India crossed the 1 billion mark way back in 2001 and at present we are a nation of 102 billion people with approximately 250 Million Poor. 72% of Indian population lives in villages and any policy or action that aims at changing way of life in India and improving standard of living has to have a rural dimension to it. Financial inclusion is one such dream that is a much talked about topic now a days. As per the 2001 census the ratio of quantum of deposit account to adult population (a benchmark used to measure the extent of financial inclusion) was 59% for India with high variations across the states. This ratio is as high as 94% in developed countries like UK. Keeping in mind the role financial inclusion can play in bringing about socio-economic revolution government of India now appears determined to promote it.
What Financial Inclusion is all about?
The question that strikes mind at once is that what financial inclusion is. It’s better to define financial exclusion first and then talk of financial inclusion. Financial exclusion means isolation of a section of people from banking and other financial services like disbursement of loan, life insurance etc. In case of India this exclusion is quite high. Financial inclusion aims at including all the left out people into the banking net. Unfortunately in India the financial service most talked of in terms of financial inclusion is credit extension. However, improvement in savings behavior and channelization of scattered savings is also an aspect of financial inclusion.
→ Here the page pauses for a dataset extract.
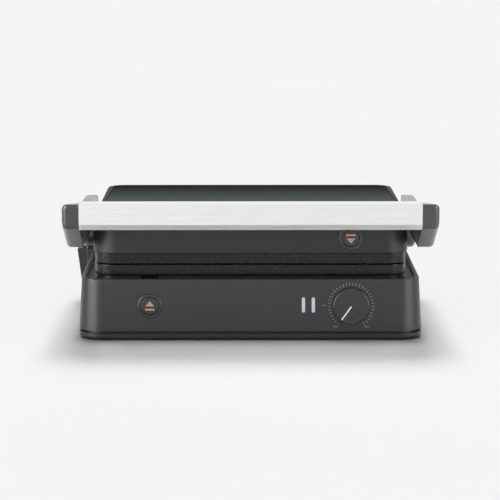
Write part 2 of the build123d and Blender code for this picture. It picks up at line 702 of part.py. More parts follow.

Financial inclusion is very necessary as it will make disbursement of benefits of government’s social welfare schemes much simpler and extensive. It will also help in reducing corruption rampant in these schemes. Monitoring of such schemes will become easier and implementation less costly and less cumbersome. Apart from this it also aims at saving poor and down trodden from the clutches of money lenders and giving them enough credit exposure to promote entrepreneurial ability in them. While the haves are able to get loans at a 12-14% interest rates the have-nots of society are forced to get it at rates as high as 40-50% due to financial exclusion.
Hurdles in the way
The hurdles in way of financial inclusion in India are two fold. First, 72% of India’s population resides in villages and compared to this only 42% of public sector banks’ branches are in rural areas. Private Banks on the other hand are completely urban centric. Thus, inadequacy of banking exposure is one reason. Secondly, RBI as made it mandatory for the banks to know their customers well i.e. to open bank accounts only after having proper identity proof. Now, poor and rural people most of the times don’t have proper identity proofs. This stops those having exposure to the banking services enter into the banking net. It is quite contradictory that bank passbooks which serve as identity proof require an identity proof t be possessed. So where does a poor begin in getting an identity proof. Is financial exclusion a by product of identity crisis in India. To an extent the answer is yes although, other factors are also at work. Unique Identification Development Authority’s ADHAAR project with be a revolution for financial inclusion in India and this will make matters much easier for govt. However, we may require waiting long for this revolution and till then the show must go on.
Steps towards Financial Inclusion
Nationalization of Indian banks in 1969 was the first step in this direction. It transitioned India from an era of class banking to mass banking. Banks were made responsible to take care of needs of all. Qualitative credit control and priority sector lending were some tools enforced for the purpose. However extent of availability of banking services couldn’t be much revolutionalized due to existence of bottlenecks and it is only now that the government appears determined to achieve a minimum level of financial inclusion i.e. at least one bank account per family. For this RBI has directed banks to popularize no frill accounts i.e. account with no or very low minimum deposit requirement. Apart from this RBI has also loosened the knot of Know Your Customer procedures for customers with total balance in all their accounts not exceeding Rs.50, 000 and total credit in all accounts in a year not exceeding Rs.1, 00, 000.
Apart from this Micro Finance Institutions are being promoted in the country and these institutions have been included in the priority sector lending by banks. However the extent of effectiveness of MFIs in fostering financial inclusion remains a debatable topic with their high rates of interest, extortionary ways of retrieving money, their presence centering in mainly in states with high financial inclusion and recent rows on the loopholes in their functioning. Anyways the not for profit MFIs i.e. the Self Help Groups are a real revolution as far as financial inclusion is concerned. They have empowered people financially, taught them financial decision making and helped in bringing millions in the net of financial security.
However, the simplest path towards financial inclusion is via extended penetration of public sector banks. It is often thought that rural branches are unprofitable but banks should think from the perspective of interest they can earn on loan disbursed against the deposits collected from these areas. This is the strategy of ‘low margin on high volume’ which can turn financial inclusion into a commercially successful proposition. All banks need to do is to redesign their strategy to add more people from bottom of pyramid. As far as giving new banking licenses is concerned government should ensure that a mechanism is in place to ensure that the newly established banks don’t crowd the already crowded urban banking space.
If taken seriously by the government financial inclusion in India will not be a distant dream with the growing realization among the private sector of the importance of masses in Indian economy.